| Do this |
Emit the entire listing verbatim.

--- Start Stored data ---

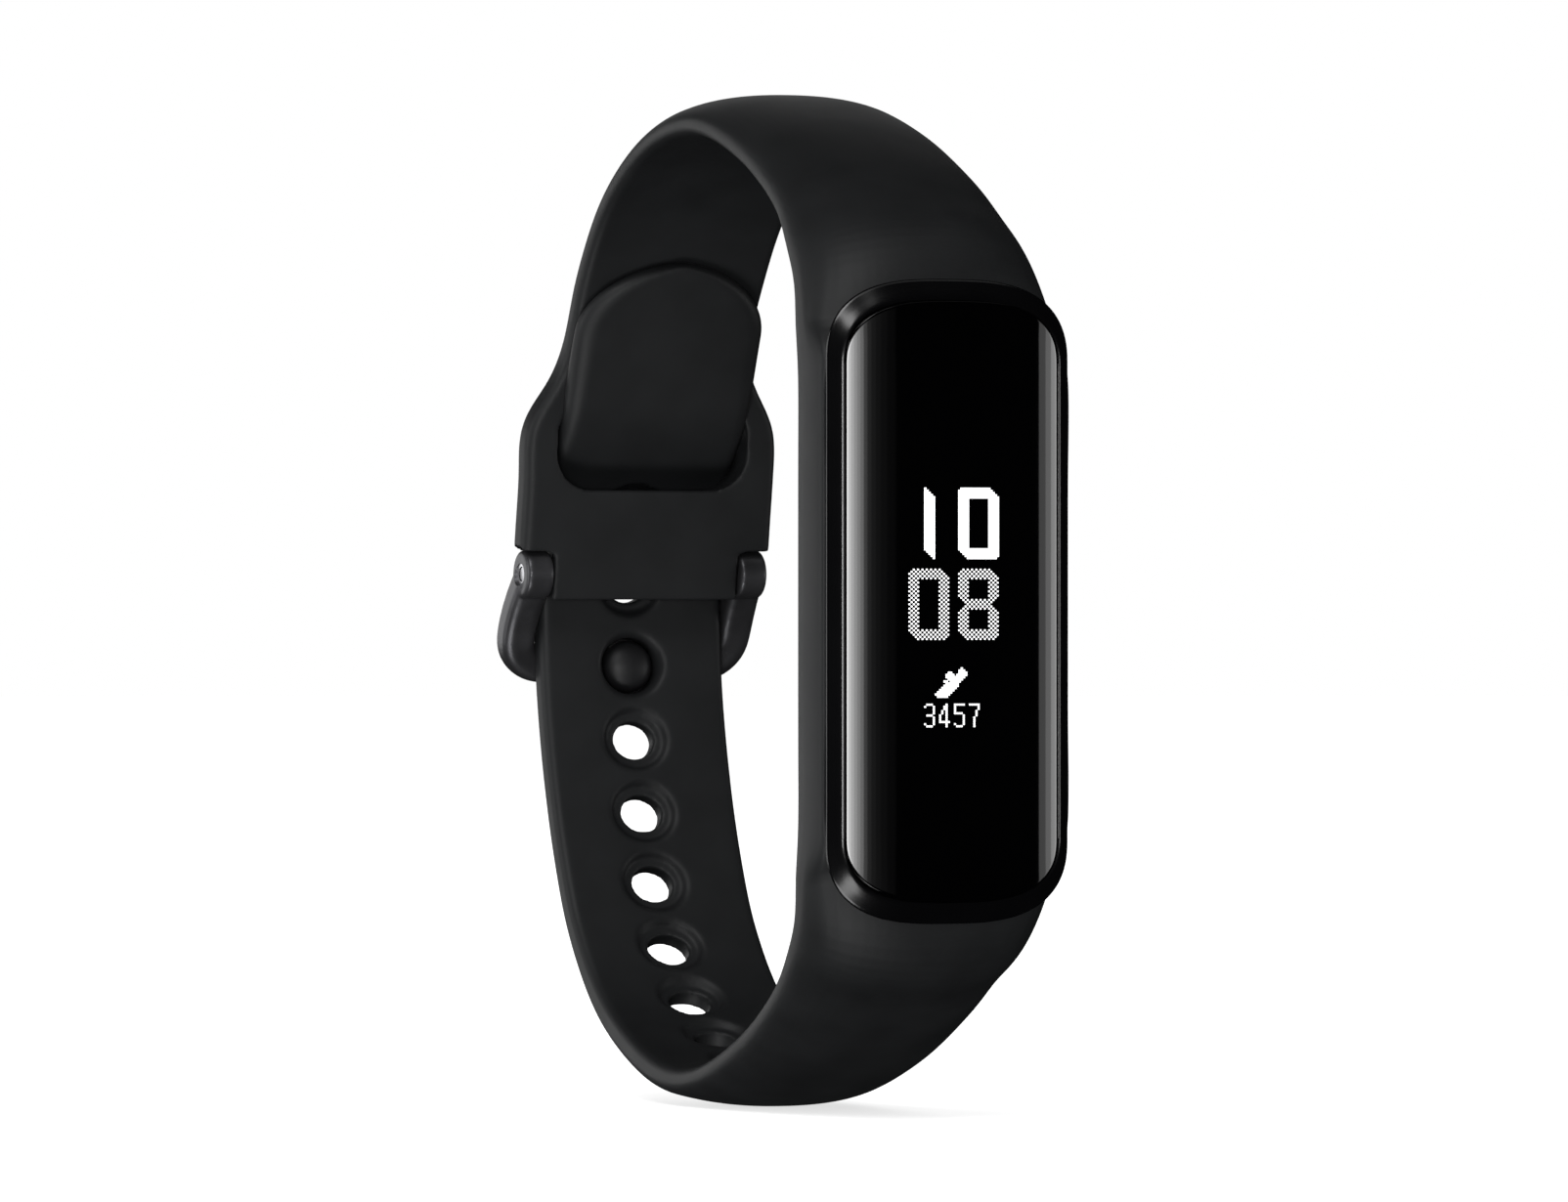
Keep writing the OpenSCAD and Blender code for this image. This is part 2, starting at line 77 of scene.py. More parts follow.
LOWER = [
    (-24.0, 2.00, 17.05, 5.50, 0.00, 1.80, 2.90, 0.40, 2.50),
    (-24.0, -7.0, 17.05, 5.50, 0.00, 1.80, 2.90, 0.40, 2.50),
    (-24.0, -14., 17.05, 5.50, 0.00, 1.80, 2.90, 0.40, 2.50),
    (-23.8, -17., 16.65, 4.80, 0.90, 1.20, 1.80, 0.70, 2.20),
    (-23.1, -19.4, 15.60, 3.10, 2.40, 0.70, 1.00, 1.20, 1.60),
    (-20.81, -21.59, 14.54, 2.20, 2.20, 0.50, 0.70, 1.10, 1.20),
    (-17.49, -24.22, 13.78, 1.80, 1.80, 0.50, 0.60, 1.00, 1.00),
    (-10.90, -27.41, 13.21, 1.75, 1.30, 0.50, 0.60, 0.90, 0.90),
    (-2.40, -29.81, 12.94, 1.75, 0.85, 0.50, 0.60, 0.90, 0.90),
    (4.78, -29.38, 12.90, 1.90, 0.30, 0.50, 0.60, 0.80, 0.80),
    (12.69, -26.15, 12.90, 1.90, 0.00, 0.50, 0.60, 0.60, 0.60),
    (17.79, -21.49, 12.90, 1.90, 0.00, 0.50, 0.60, 0.60, 0.60),
    (20.50, -16.75, 12.90, 1.90, 0.00, 0.50, 0.60, 0.60, 0.60),
    (22.42, -11.67, 12.90, 1.90, 0.00, 0.50, 0.60, 0.60, 0.60),
    (23.71, -6.49, 12.90, 1.90, 0.00, 0.50, 0.60, 0.60, 0.60),
    (24.25, -2.00, 12.90, 1.90, 0.00, 0.50, 0.60, 0.60, 0.60),
    (24.30, 2.00, 12.90, 1.90, 0.00, 0.50, 0.60, 0.60, 0.60),
    (24.0, 5.40, 12.90, 1.90, 0.00, 0.50, 0.60, 0.60, 0.60),
    (22.9, 8.00, 12.90, 1.90, 0.00, 0.60, 0.70, 0.60, 0.60),
    (20.9, 10.0, 12.90, 1.90, 0.00, 0.80, 0.80, 0.60, 0.60),
    (19.1, 12.3, 13.00, 1.75, 0.00, 1.00, 0.90, 0.60, 0.50),
    (17.9, 15.0, 13.10, 1.55, 0.00, 1.20, 0.90, 0.50, 0.40),
    (16.9, 17.3, 13.10, 1.45, 0.00, 1.20, 0.90, 0.50, 0.40),
    (16.0, 19.2, 13.10, 1.35, 0.00, 1.20, 0.80, 0.50, 0.40),
    (15.4, 20.4, 13.10, 1.25, 0.00, 1.20, 0.75, 0.50, 0.40),
    (14.65, 21.95, 13.10, 1.20, 0.00, 1.20, 0.70, 0.50, 0.40)]
AXIS_Y, AXIS_Z = 22.8, 1.8  # spring bar, on which the buckle turns
PEG_Z = -4.2
PITCH = 5.0  # between two holes
HOLES = 10
HELD = 2  # number of the hole that holds the peg, counted from 0 at the tail's tip
PER_SPAN = 12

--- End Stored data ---

| Result |
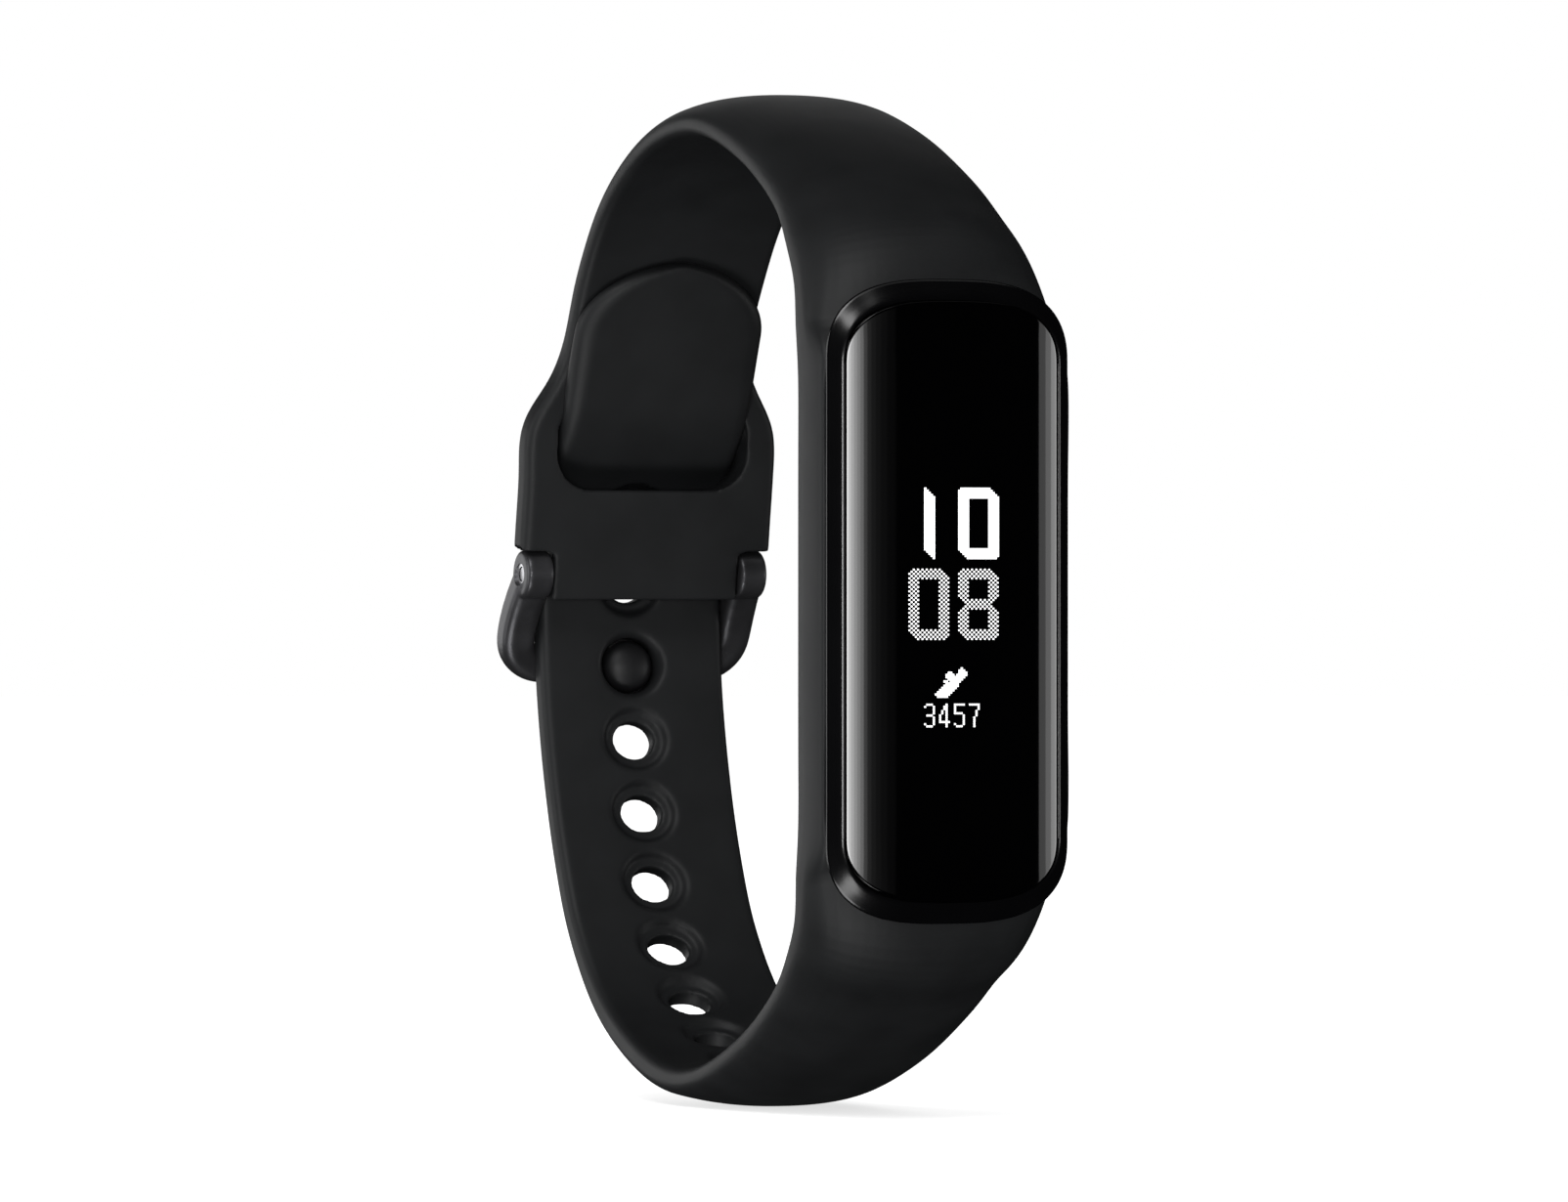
Keep writing the OpenSCAD and Blender code for this image. This is part 2, starting at line 77 of scene.py. More parts follow.
LOWER = [
    (-24.0, 2.00, 17.05, 5.50, 0.00, 1.80, 2.90, 0.40, 2.50),
    (-24.0, -7.0, 17.05, 5.50, 0.00, 1.80, 2.90, 0.40, 2.50),
    (-24.0, -14., 17.05, 5.50, 0.00, 1.80, 2.90, 0.40, 2.50),
    (-23.8, -17., 16.65, 4.80, 0.90, 1.20, 1.80, 0.70, 2.20),
    (-23.1, -19.4, 15.60, 3.10, 2.40, 0.70, 1.00, 1.20, 1.60),
    (-20.81, -21.59, 14.54, 2.20, 2.20, 0.50, 0.70, 1.10, 1.20),
    (-17.49, -24.22, 13.78, 1.80, 1.80, 0.50, 0.60, 1.00, 1.00),
    (-10.90, -27.41, 13.21, 1.75, 1.30, 0.50, 0.60, 0.90, 0.90),
    (-2.40, -29.81, 12.94, 1.75, 0.85, 0.50, 0.60, 0.90, 0.90),
    (4.78, -29.38, 12.90, 1.90, 0.30, 0.50, 0.60, 0.80, 0.80),
    (12.69, -26.15, 12.90, 1.90, 0.00, 0.50, 0.60, 0.60, 0.60),
    (17.79, -21.49, 12.90, 1.90, 0.00, 0.50, 0.60, 0.60, 0.60),
    (20.50, -16.75, 12.90, 1.90, 0.00, 0.50, 0.60, 0.60, 0.60),
    (22.42, -11.67, 12.90, 1.90, 0.00, 0.50, 0.60, 0.60, 0.60),
    (23.71, -6.49, 12.90, 1.90, 0.00, 0.50, 0.60, 0.60, 0.60),
    (24.25, -2.00, 12.90, 1.90, 0.00, 0.50, 0.60, 0.60, 0.60),
    (24.30, 2.00, 12.90, 1.90, 0.00, 0.50, 0.60, 0.60, 0.60),
    (24.0, 5.40, 12.90, 1.90, 0.00, 0.50, 0.60, 0.60, 0.60),
    (22.9, 8.00, 12.90, 1.90, 0.00, 0.60, 0.70, 0.60, 0.60),
    (20.9, 10.0, 12.90, 1.90, 0.00, 0.80, 0.80, 0.60, 0.60),
    (19.1, 12.3, 13.00, 1.75, 0.00, 1.00, 0.90, 0.60, 0.50),
    (17.9, 15.0, 13.10, 1.55, 0.00, 1.20, 0.90, 0.50, 0.40),
    (16.9, 17.3, 13.10, 1.45, 0.00, 1.20, 0.90, 0.50, 0.40),
    (16.0, 19.2, 13.10, 1.35, 0.00, 1.20, 0.80, 0.50, 0.40),
    (15.4, 20.4, 13.10, 1.25, 0.00, 1.20, 0.75, 0.50, 0.40),
    (14.65, 21.95, 13.10, 1.20, 0.00, 1.20, 0.70, 0.50, 0.40)]
AXIS_Y, AXIS_Z = 22.8, 1.8  # spring bar, on which the buckle turns
PEG_Z = -4.2
PITCH = 5.0  # between two holes
HOLES = 10
HELD = 2  # number of the hole that holds the peg, counted from 0 at the tail's tip
PER_SPAN = 12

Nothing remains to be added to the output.